Presented by: Ya Lea Wang
View Abstract
Characterization of gut viral communities is of great importance: there are enormous viruses living in human gut – equaling or exceeding the number of human cells, whereas the majority of this population remain uncharacterized. Molecular and computational methods have both been utilized in previous studies to isolate and quantify the viral portion of microbial communities.
These have ranged from experimental approaches that isolate virus-like particles (VLPs), to the analysis platforms profiling the compositions and functions of viral communities. However, these studies mostly focused on analyzing the resulting viral communities without systematic evaluations of the isolation strategy. Particularly, it often remains unclear whether the selected protocol could efficiently remove bacterial-originated nucleic acids while leaving the viral potion unaffected.
Here, we present our work in optimizing and validating a workflow for the isolation of virus-like particles from gut microbial communities with thorough evaluation of different experimental parameters known to potentially affect viral extraction, including storage buffer, filtration combinations, methods for nucleic acid concentration after filtration, and various enzymatic treatments. Different combinations of the above parameters were first evaluated in stool samples spiked with simple synthetic viral communities comprising an sRNA phage (MS2) and a dsDNA phage (T4), to find out a combination with the highest purification efficiency as well as the minimum impact on the spiked viruses. The optimized protocol was then applied in more complicated mock viral communities consisting of more complexed viruses representing several common viral families in the gut (i.e. T4, T1, P1, PhiX174 and MS2). Stool samples were spiked with these mock communities, to see if the VLP isolation protocol caused any differential bias to different families of viruses. Results showing that the optimized VLP isolation protocol efficiently reduces the signals from bacterial communities (16S rRNA genes) from ~105 copies/ml to undetectable in mock communities. By comparison, minimal variations were observed in virus copies between whole communities vs. VLP concentrated communities. When applied in stool samples spiked with synthetic viral communities, the protocol depleted bacterial signals by approximately 100 fold. P1, T1 and T4 phages were depleted in VLP concentrated communities, while PhiX174 and MS2 phages were slightly enriched.
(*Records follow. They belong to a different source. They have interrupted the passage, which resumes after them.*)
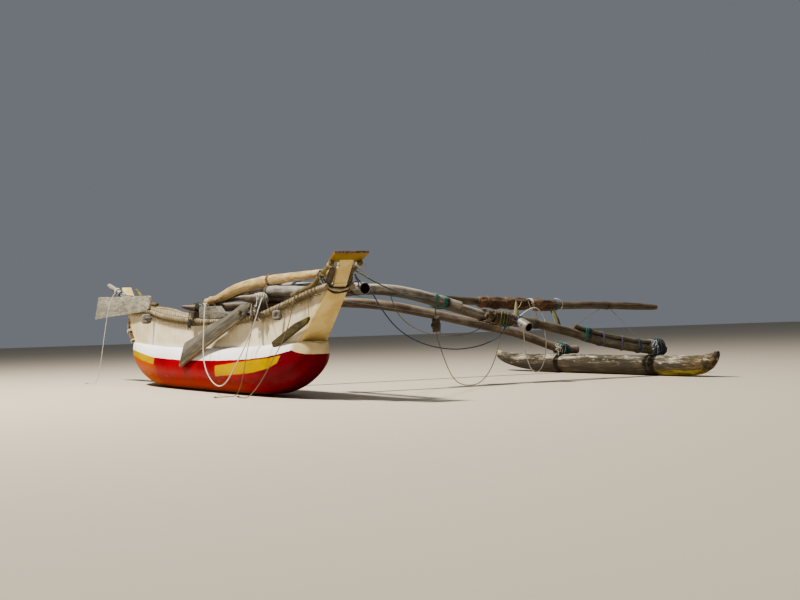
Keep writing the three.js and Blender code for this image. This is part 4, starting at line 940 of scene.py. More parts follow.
ROPE = {
    # Colour: dark and light fibres, dirt.
    "coir": ((0.1, 0.065, 0.03), (0.31, 0.22, 0.12), (0.16, 0.12, 0.08)),
    "brown": ((0.04, 0.025, 0.012), (0.14, 0.095, 0.05), (0.06, 0.04, 0.02)),
    "black": ((0.01, 0.011, 0.014), (0.045, 0.05, 0.06), (0.09, 0.08, 0.06)),
    "blue": ((0.012, 0.03, 0.07), (0.04, 0.09, 0.19), (0.08, 0.08, 0.08)),
    "teal": ((0.01, 0.1, 0.085), (0.03, 0.26, 0.21), (0.07, 0.09, 0.07)),
    "green": ((0.1, 0.13, 0.03), (0.3, 0.34, 0.1), (0.14, 0.12, 0.06)),
    "white": ((0.46, 0.44, 0.38), (0.76, 0.74, 0.67), (0.34, 0.28, 0.2)),
    "cream": ((0.42, 0.34, 0.2), (0.68, 0.58, 0.38), (0.25, 0.19, 0.11)),
    "violet": ((0.06, 0.05, 0.1), (0.17, 0.14, 0.24), (0.1, 0.08, 0.08)),
    "straw": ((0.22, 0.165, 0.085), (0.5, 0.4, 0.23), (0.13, 0.09, 0.045)),
    "grey": ((0.1, 0.1, 0.1), (0.3, 0.3, 0.29), (0.14, 0.12, 0.09)),
}
ROPE = {color: rope_finish(color, *fibres) for color, fibres in ROPE.items()}


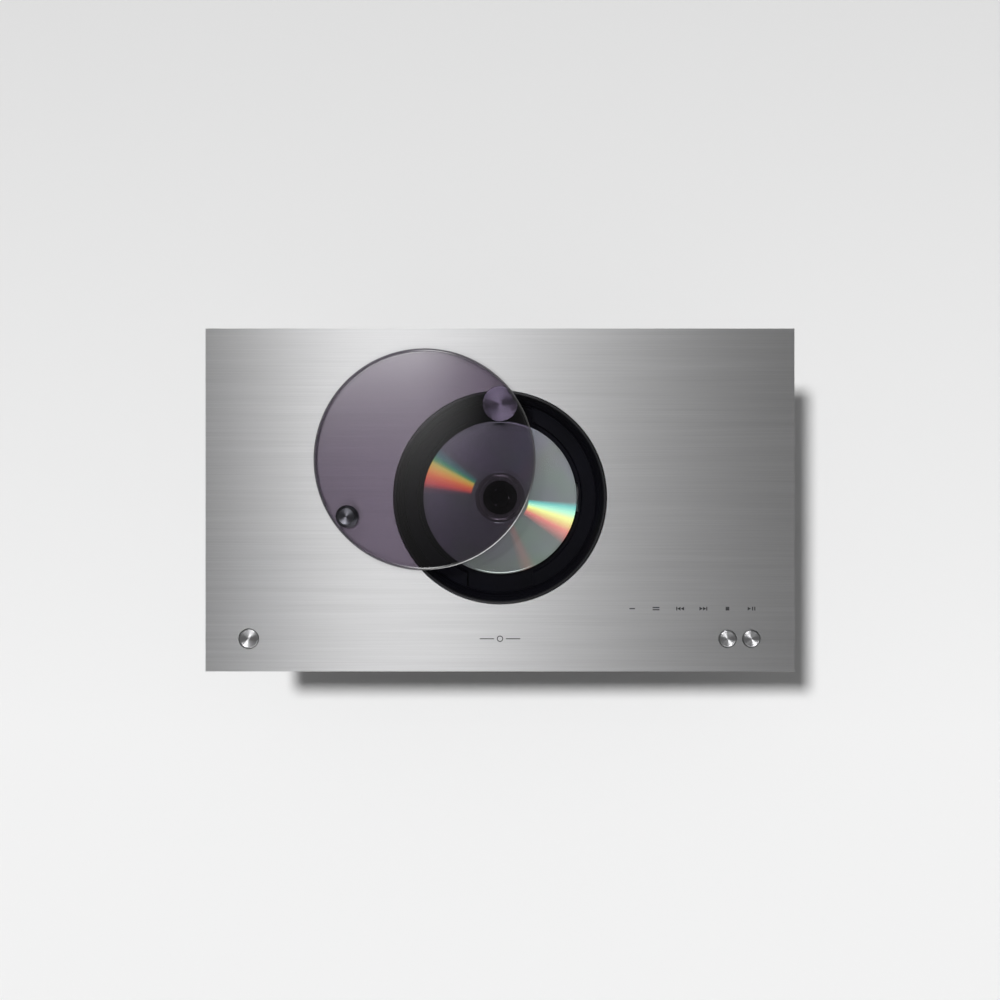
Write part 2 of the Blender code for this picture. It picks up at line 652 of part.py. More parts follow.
def make_grille():
    """The steel grille that wraps the front, with a window for the display in its middle."""
    wide, front = CABINET_HALF_WIDTH, CABINET_FRONT
    centre_y = front + FRONT_CORNER
    corner = wide - FRONT_CORNER
    inner = FRONT_CORNER - GRILLE_WALL
    outside = arc((-corner, centre_y), FRONT_CORNER, 180, 270, 8)
    outside += arc((corner, centre_y), FRONT_CORNER, 270, 360, 8)
    inside = arc((corner, centre_y), inner, 360, 270, 8) + arc((-corner, centre_y), inner, 270, 180, 8)
    grille = slab(
        "front_grille", outside + inside, FLOOR_TOP + REST_GAP, DECK_UNDER - 0.3, "grille_steel",
    )
    opening = block(
        "window_cutter", (-WINDOW_HALF_WIDTH - 0.4, front - 4.0, SPEAKER_Z - WINDOW_HALF_TALL - 0.4),
        (WINDOW_HALF_WIDTH + 0.4, front + 6.0, SPEAKER_Z + WINDOW_HALF_TALL + 0.4), "steel",
    )
    cut(grille, opening)
    block(
        "display_window", (-WINDOW_HALF_WIDTH, front - 0.6, SPEAKER_Z - WINDOW_HALF_TALL),
        (WINDOW_HALF_WIDTH, front + 2.4, SPEAKER_Z + WINDOW_HALF_TALL), "black_gloss",
    )
    block(
        "display_module", (-52.0, front + 2.6, SPEAKER_Z - 12.0),
        (52.0, front + 8.6, SPEAKER_Z + 12.0), "board_green",
    )


def make_plinth():
    plinth = slab(
        "base_plinth",
        rounded(PLINTH_HALF_WIDTH, -PLINTH_HALF_DEPTH, PLINTH_HALF_DEPTH, 24.0, 32.0, 4),
        FOOT_TALL + REST_GAP, PLINTH_TOP, "painted_shell",
    )
    for n, (x, y) in enumerate(corners(150.0, 80.0)):
        post = rod(
            f"plinth_post_{n}", 10.0, (x, y, PLINTH_TOP - 2.0), (x, y, FLOOR_UNDER - REST_GAP),
            "Z", "steel", 20,
        )
        join(plinth, post)
    for name, (x, y) in zip(
        ("foot_front_left", "foot_front_right", "foot_rear_left", "foot_rear_right"),
        corners(172.0, 84.0),
    ):
        turned(
            name,
            [
                (0.0, 0.0), (FOOT_RADIUS - 1.5, 0.0), (FOOT_RADIUS, 1.5),
                (FOOT_RADIUS, FOOT_TALL), (0.0, FOOT_TALL),
            ],
            "rubber", (x, y, 0.0), 20,
        )


def corners(x, y):
    return ((-x, -y), (x, -y), (-x, y), (x, y))


def make_socket(name, x, size, cavity, finish):
    """A board-mounted connector whose face shows through the jack panel, with its hollow."""
    wide, tall, deep = size
    middle = BOARD_TOP + REST_GAP + tall / 2
    face = JACK_FACE + 0.3
    body = block(
        name, (x - wide / 2, face - deep, middle - tall / 2), (x + wide / 2, face, middle + tall / 2),
        finish,
    )
    hollow = block(
        name + "_hollow", (x - cavity[0] / 2, face - cavity[2], middle - cavity[1] / 2),
        (x + cavity[0] / 2, face + 2.0, middle + cavity[1] / 2), "steel",
    )
    cut(body, hollow)
    panel_hole = block(
        name + "_panel_cutter", (x - wide / 2 - FIT_GAP, JACK_FACE - 8.0, middle - tall / 2 - FIT_GAP),
        (x + wide / 2 + FIT_GAP, JACK_FACE + 3.0, middle + tall / 2 + FIT_GAP), "steel",
    )
    return panel_hole


SOCKETS = (
    # name, centre x, outer width/height/depth, hollow width/height/depth, finish
    ("mains_inlet", -78.0, (24.0, 18.0, 24.0), (17.0, 9.0, 16.0), "black_abs"),
    ("network_port", -30.0, (16.0, 13.5, 21.0), (12.0, 8.0, 12.0), "steel"),
    ("usb_port", 0.0, (14.4, 7.0, 16.0), (12.6, 5.2, 12.0), "steel"),
    ("optical_input", 26.0, (11.0, 12.0, 14.0), (7.0, 7.0, 8.0), "black_abs"),
    ("aux_jack", 48.0, (9.0, 9.0, 14.0), (3.6, 3.6, 11.0), "black_abs"),
    ("antenna_terminal", 74.0, (18.0, 12.0, 16.0), (12.0, 6.0, 8.0), "black_abs"),
)


def make_rear():
    panel = block(
        "rear_jack_panel", (-JACK_HALF_WIDTH, CABINET_BACK + REST_GAP, JACK_LOW),
        (JACK_HALF_WIDTH, JACK_FACE, JACK_HIGH), "black_abs",
    )
    for name, x, size, cavity, finish in SOCKETS:
        cut(panel, make_socket(name, x, size, cavity, finish))


def make_electronics():
    block(
        "main_board", (-96.0, 62.0, BOARD_TOP - BOARD_THICK), (96.0, 119.0, BOARD_TOP), "board_green",
    )
    supply = block(
        "power_supply_board", (-205.0, -50.0, 44.0), (-100.0, 38.0, 44.0 + BOARD_THICK), "board_green",
    )
    for n, x in enumerate((-188.0, -168.0)):
        capacitor = rod(
            f"capacitor_{n}", 8.0, (x, 20.0, 45.0), (x, 20.0, 80.0), "Z", "steel", 20,
        )
        join(supply, capacitor)
    block("power_transformer", (-140.0, -30.0, 45.8), (-106.0, 6.0, 78.0), "copper")
    sink = block("heat_sink", (112.0, -46.0, 44.0), (190.0, 34.0, 49.0), "dark_aluminium")
    for n in range(7):
        x = 114.0 + n * 12.0
        fin = block(f"fin_{n}", (x, -46.0 + 0.5, 48.0), (x + 2.0, 33.5, 74.0), "dark_aluminium")
        join(sink, fin)


def build():
    clear_scene()
    make_materials()
    make_deck()
    make_buttons()
    make_well()
    make_lid()
    make_disc_drive()
    make_speakers()
    make_cabinet()
    make_rear()
    make_electronics()


build()
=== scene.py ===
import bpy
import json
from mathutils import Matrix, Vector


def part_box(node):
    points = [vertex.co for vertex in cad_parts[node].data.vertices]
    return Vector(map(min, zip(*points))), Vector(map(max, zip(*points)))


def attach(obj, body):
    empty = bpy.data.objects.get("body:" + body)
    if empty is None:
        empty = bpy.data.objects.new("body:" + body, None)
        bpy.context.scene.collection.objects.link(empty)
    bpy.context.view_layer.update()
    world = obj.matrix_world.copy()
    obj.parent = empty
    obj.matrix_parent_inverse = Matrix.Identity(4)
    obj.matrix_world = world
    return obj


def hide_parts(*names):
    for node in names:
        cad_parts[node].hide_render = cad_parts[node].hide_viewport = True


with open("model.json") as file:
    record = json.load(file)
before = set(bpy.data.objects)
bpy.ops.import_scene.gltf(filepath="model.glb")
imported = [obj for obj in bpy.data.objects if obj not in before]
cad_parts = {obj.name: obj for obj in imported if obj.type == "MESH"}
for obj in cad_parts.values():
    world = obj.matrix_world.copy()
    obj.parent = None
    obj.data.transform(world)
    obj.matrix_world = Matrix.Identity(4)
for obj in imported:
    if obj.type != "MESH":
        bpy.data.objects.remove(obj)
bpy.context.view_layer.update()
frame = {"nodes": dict(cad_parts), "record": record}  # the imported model: every node's place is in its mesh

import json
import math

import bpy
from mathutils import Matrix, Vector

mm = 0.001
allRound = 160  # sides of a large turned piece
smallRound = 64


# places that everything else is worked out from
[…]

This differentiation is likely introduced by the detection method (i.e. qPCR) rather than the protocol itself, given that the quantification of viruses varied greatly across different measurements.
We are currently continuing this work to further validate this VLP isolation protocol using shotgun metagenomic and metatranscriptomic sequencing in spiked stool samples (as above) and in stool samples collected from preemie babies, as well as to develop optimized computational approaches for the taxonomic and functional profiling of gut viral communities. These can circumvent some of the current limitations of the VLP isolation protocol, providing a complementary view of viral communities, and directly observing functional activities involved in the gut-virome-bacteriome interaction.